I feel like I want to jump back into normal blogging… this will sound super arrogant, but I know this blog gives some people some happiness, and I know some of the people who read it look at it as a fun little distraction from the dramas of the day. Like my mom, when she was recuperating from a broken pelvis in a New Zealand hospital after having been airlifted from Antarctica (…), said what kept her amused, besides HBO, and Skype, was reading my blog each day.
On the other hand, there is so much death and pain around, and it’s hard to just make my blog this fun little spot for talking about food when, in the latest sad turn of events, I’m on this campus that has been reeled by a horrible, hate-driven triple murder. (New readers, I’m in the school of public health at UNC Chapel Hill).

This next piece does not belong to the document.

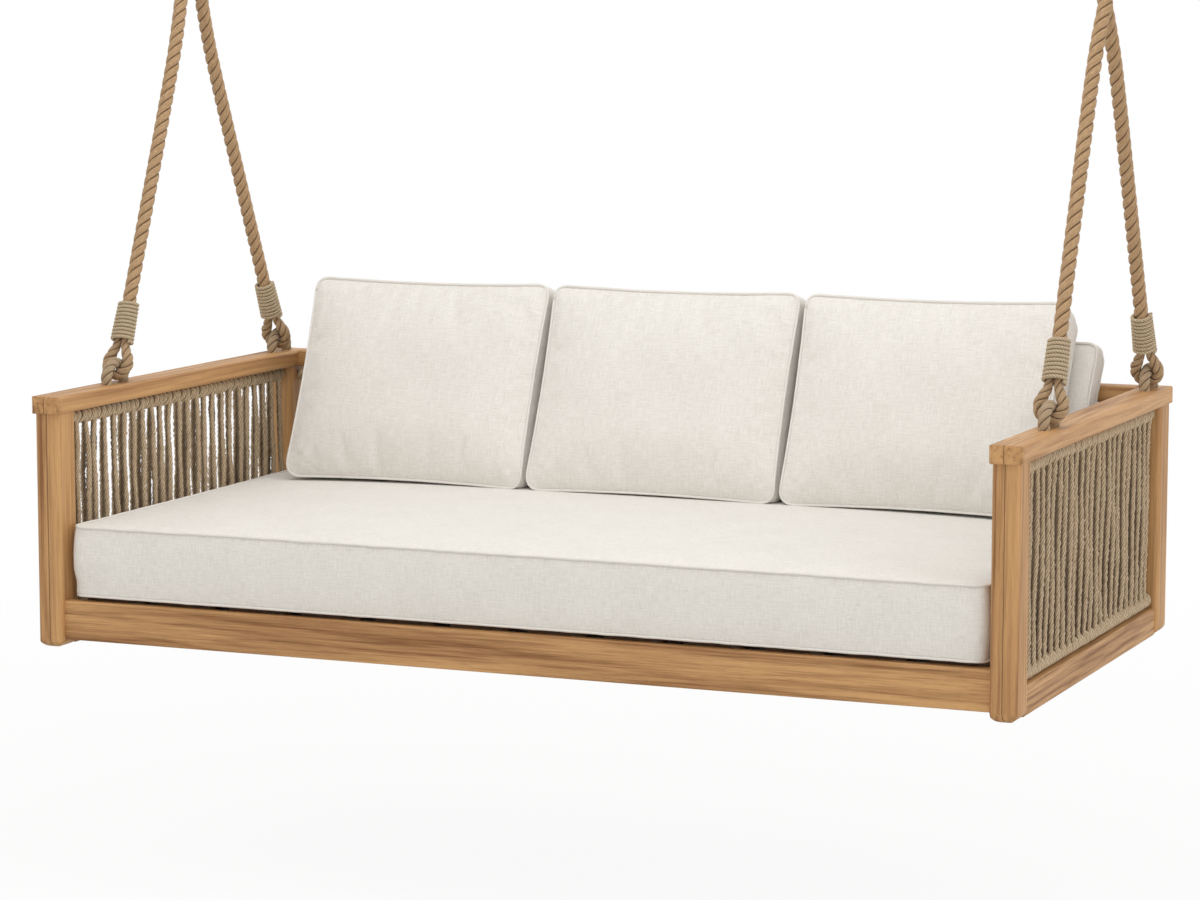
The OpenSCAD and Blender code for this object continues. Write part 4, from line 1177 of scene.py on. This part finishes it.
# %% A rope's material
def rope_finish(name, light, dark, lay, yarns, groove=0.8, fleck=900.0, streak=0.22, relief=0.0012):
    """Rope or cord: lay turns a metre, so many yarns round it, and relief as the height of its hairs."""
    mat, tree, skin = new_finish(name)
    laid = wire(tree, "ShaderNodeGroup", {
        "UV": wire(tree, "ShaderNodeUVMap", uv_map="UVMap").outputs[0],
        "Crown": wire(tree, "ShaderNodeAttribute", attribute_name="crown").outputs["Fac"],
        "Light": colour(light), "Dark": colour(dark), "Lay": lay, "Yarns": yarns, "Fleck": fleck,
        "Groove": groove, "Streak": streak}, node_tree=yarn).outputs
    feed(tree, skin, {"Base Color": laid["Color"], "Roughness": 0.9, "Specular IOR Level": 0.2,
                      "Sheen Weight": 0.15,
                      "Normal": bumped(tree, laid["Height"], strength=0.6, distance=relief)})
    return mat


hemp = rope_finish("hemp_rope", "D3B38D", "8C6843", 6.0, 30)
eye_hemp = rope_finish("eye_rope", "CDB08B", "846648", 8.0, 26)
grey_hemp = rope_finish("grey_hemp_rope", "CBB394", "806A50", 8.0, 26)
whip_cord = rope_finish("pale_whipping_cord", "E0CDAE", "A58E6E", 20.0, 8, relief=0.0005)
lace_cord = rope_finish("grey_brown_cord", "E3CDAD", "866B4D", 9.0, 7, groove=0.82, fleck=1400.0,
                        streak=0.6, relief=0.0014)
lace_bead = rope_finish("grey_brown_wraps", "DDC8A8", "8C7355", 9.0, 7, groove=0.88, fleck=1400.0,
                        streak=0.5)
ROPE_FINISHES = {"sling_rope": hemp, "eye_rope": eye_hemp, "loop_rope": grey_hemp,
                 "whipping_cord": whip_cord, "lashing_cord": whip_cord,
                 "laced_cord": lace_cord, "cord_beads": lace_bead}
for obj in bpy.context.scene.objects:
    for start, mat in ROPE_FINISHES.items():
        if obj.name.startswith(start):
            obj.data.materials.append(mat)
print("6 finishes for", len(ROPE_FINISHES), "kinds of rope and cord")

# %% [markdown]
# ## Linen
# The covers are a plain weave of slubby yarns, off-white with a little grey. Warp and weft
# are two sets of stripes whose thickness and tone wander along each yarn.

# %% Weave group
LINEN_LIGHT, LINEN_DARK = "F0EDE8", "D6D2CB"
SLUB_DRAWN = 0.05                   # how far the slubs are drawn out along their yarn
weave, w_in, w_out = new_group(
    "plain_weave", {"UV": "vector", "Light": colour(LINEN_LIGHT), "Dark": colour(LINEN_DARK),
                    "Threads": 1300.0}, {"Color": "Color", "Height": "Float"})
split = parts_of(weave, w_in["UV"])
waves = []
for axis in (0, 1):
    run = times(weave, split[axis], times(weave, w_in["Threads"], 2 * math.pi))
    waves.append(maths(weave, "SINE", run))
cross = times(weave, *waves)


def slubs(scale):
    """Uneven threads both ways: two noises, each drawn out along one of the yarns."""
    found = []
    for axis in (0, 1):
        squeeze = [times(weave, split[k], 1.0 if k == axis else SLUB_DRAWN) for k in (0, 1)]
        found.append(noise(weave, vector(weave, *squeeze, 3.7 * axis), scale, 2.0, 0.6))
    return minus(weave, plus(weave, *found), 1.0)


thin, thick = slubs(1150.0), slubs(430.0)
soft = noise(weave, w_in["UV"], 9.0)
tone = plus(weave, times(weave, thin, 1.5), scaled(weave, soft, 0.35, 0.45))
tone = plus(weave, tone, plus(weave, times(weave, cross, 0.08), times(weave, thick, 0.75)))
feed(weave, w_out, {"Color": between(weave, clamped(weave, tone), w_in["Dark"], w_in["Light"]),
                    "Height": plus(weave, times(weave, cross, 0.4), plus(weave, thin, thick))})
print("weave group with", len(weave.nodes), "nodes")


# %% Linen material
def linen_finish(name, uv_map, light=LINEN_LIGHT, dark=LINEN_DARK):
    """Woven cloth whose threads follow the named UV map."""
    mat, tree, skin = new_finish(name)
    cloth = wire(tree, "ShaderNodeGroup", {
        "UV": wire(tree, "ShaderNodeUVMap", uv_map=uv_map).outputs[0],
        "Light": colour(light), "Dark": colour(dark)}, node_tree=weave).outputs
    feed(tree, skin, {"Base Color": cloth["Color"], "Roughness": 0.95, "Specular IOR Level": 0.15,
                      "Sheen Weight": 0.15,
                      "Normal": bumped(tree, cloth["Height"], strength=0.3, distance=0.0004)})
    return mat


linen = linen_finish("linen_cover", "weave")
linen_piping = linen_finish("linen_piping", "UVMap")
# painted shade: the webbing's dark colours stand for the shade under the seat
webbing = linen_finish("dark_webbing", "UVMap", "3A322A", "211C17")
for obj in bpy.context.scene.objects:
    if "_piping_" in obj.name:
        obj.data.materials.append(linen_piping)
    elif obj.name.startswith(("seat_cover", "back_cover", "rear_cover")):
        obj.data.materials.append(linen)
    elif obj.name.startswith("webbing"):
        obj.data.materials.append(webbing)
print("linen on the cushions")

# %% [markdown]
# ## Steel
# The ceiling fittings are powder coated black, with a fine orange-peel skin. Pins, rods,
# anchor plates and thimbles are zinc plated, which is paler and unevenly dull.

# %% Steel finishes
COATED = ("ceiling_bracket", "hanger")
PLATED = ("swing_pin", "thimble", "anchor", "lacing_rods")


def steel_finish(name, light, dark, metal, rough, scale, relief):
    """Clouded steel, rough at least by rough, with a skin of bumps of that scale and relief."""
    mat, tree, skin = new_finish(name)
    place = wire(tree, "ShaderNodeTexCoord").outputs["Object"]
    cloud = noise(tree, place, 38.0, 3.0)
    fine = noise(tree, place, scale, 1.0)
    feed(tree, skin, {"Base Color": between(tree, cloud, colour(dark), colour(light)), "Metallic": metal,
                      "Roughness": scaled(tree, cloud, 0.25, rough),
                      "Normal": bumped(tree, fine, strength=0.3, distance=relief)})
    return mat


black = steel_finish("black_powder_coat", "2B2B2E", "1C1C1E", metal=0.0, rough=0.42, scale=900.0,
                     relief=0.0004)
zinc = steel_finish("zinc_plate", "B4B7B9", "7F8386", metal=1.0, rough=0.28, scale=300.0, relief=0.0002)
for starts, mat in ((COATED, black), (PLATED, zinc)):
    for name in nodes:
        if name.startswith(starts):
            finish_node(name, mat)
print("steel on", len([name for name in nodes if name.startswith(COATED + PLATED)]), "pieces")

# %% [markdown]
# ## Floor and light
# The photograph has a white background and soft light from all round, strongest from
# above and from the right. The floor is pale, shows white to the camera and keeps a faint
# shadow, and it fades out where the background takes over.

# %% Floor
FLOOR_R, FLOOR_Z = 5.0, -1.5776 - 0.45
FADE_FROM, FADE_TO = 1.8, 4.0
WHITE = (1, 1, 1, 1)


def mixed(tree, share, a, b):
    """A shader between a and b."""
    return wire(tree, "ShaderNodeMixShader", {0: share, 1: a, 2: b}).outputs[0]


clear_selection()
bpy.ops.mesh.primitive_circle_add(vertices=96, radius=FLOOR_R, fill_type="NGON", location=(0, 0, 0))
floor = bpy.context.active_object
floor.name = "floor"
floor.data.transform(Matrix.Translation((0, BED_Y, FLOOR_Z)))
mat = bpy.data.materials.new("pale_floor")
mat.use_nodes = True
tree = mat.node_tree
tree.nodes.clear()
seen = wire(tree, "ShaderNodeLightPath").outputs["Is Camera Ray"]
plain = wire(tree, "ShaderNodeBsdfDiffuse", {"Color": (0.85, 0.85, 0.85, 1)}).outputs[0]
white = wire(tree, "ShaderNodeEmission", {"Color": WHITE, "Strength": 1.0}).outputs[0]
lit = mixed(tree, times(tree, seen, 0.92), plain, white)
place = wire(tree, "ShaderNodeTexCoord").outputs["Object"]
flat = wire(tree, "ShaderNodeVectorMath", {0: place, 1: (1, 1, 0)}, operation="MULTIPLY").outputs[0]
away = wire(tree, "ShaderNodeVectorMath", {0: flat}, operation="LENGTH").outputs["Value"]
clear = wire(tree, "ShaderNodeBsdfTransparent").outputs[0]
faded = mixed(tree, ramp(tree, away, FADE_FROM, FADE_TO), lit, clear)
wire(tree, "ShaderNodeOutputMaterial", {"Surface": faded})
floor.data.materials.append(mat)
print("floor of", FLOOR_R, "m radius")

# %% World and lamps
ROOM_LIGHT, ROOM_TINT = 0.79, (1, 0.98, 0.945, 1)
world = bpy.data.worlds.new("soft_room")
bpy.context.scene.world = world
world.use_nodes = True
tree = world.node_tree
tree.nodes.clear()
path = wire(tree, "ShaderNodeLightPath").outputs
mirrored = maths(tree, "MAXIMUM", path["Is Glossy Ray"], path["Is Transmission Ray"])
shows = maths(tree, "MAXIMUM", path["Is Camera Ray"], mirrored)
room = wire(tree, "ShaderNodeBackground", {"Color": ROOM_TINT, "Strength": ROOM_LIGHT}).outputs[0]
white = wire(tree, "ShaderNodeBackground", {"Color": WHITE, "Strength": 1.0}).outputs[0]
wire(tree, "ShaderNodeOutputWorld", {"Surface": mixed(tree, shows, room, white)})

LAMP_TINT = (0.985, 0.99, 1)
LAMPS_AIM = Vector((0, 0, -1.3))
LAMPS = {"above": ((0.3, -0.9, 1.6), 3.0, 35), "right": ((4.2, -1.6, -0.2), 2.6, 22),
         "left": ((-3.0, -3.6, 0.6), 2.6, 4), "rear": ((0.2, 3.4, 1.0), 2.4, 3)}
for name, (at, size, power) in LAMPS.items():
    data = bpy.data.lights.new(name, "AREA")
    data.shape, data.size, data.energy, data.color = "DISK", size, power, LAMP_TINT
    aim = (LAMPS_AIM - Vector(at)).to_track_quat("-Z", "Y").to_matrix().to_4x4()
    in_scene(name, data).matrix_world = Matrix.Translation(at) @ aim
bpy.context.scene.view_settings.view_transform = "Standard"
print(len(LAMPS), "soft lamps and a pale world")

I attended the vigil last night on campus, and it was beautiful… hundreds of students, holding candles, listening to the Muslim call to prayer and words of condolence from all the college chancellors in the area. It felt good to be involved in my community. On the other hand, I felt a little overwhelmed- my life has just been a stream of death and sadness lately. Not to be self pitying- it’s also been a stream of people I love being really good to me. Still, it’s a really unsafe world, and getting through each day really means choosing to ignore the risks and hope the odds are in your favor.
So, this is a post where I try to contribute some solemnity to the events in my family, and on my campus. And maybe after this I’ll try to be a little happy place where I and the people I love can tune it all out for a bit.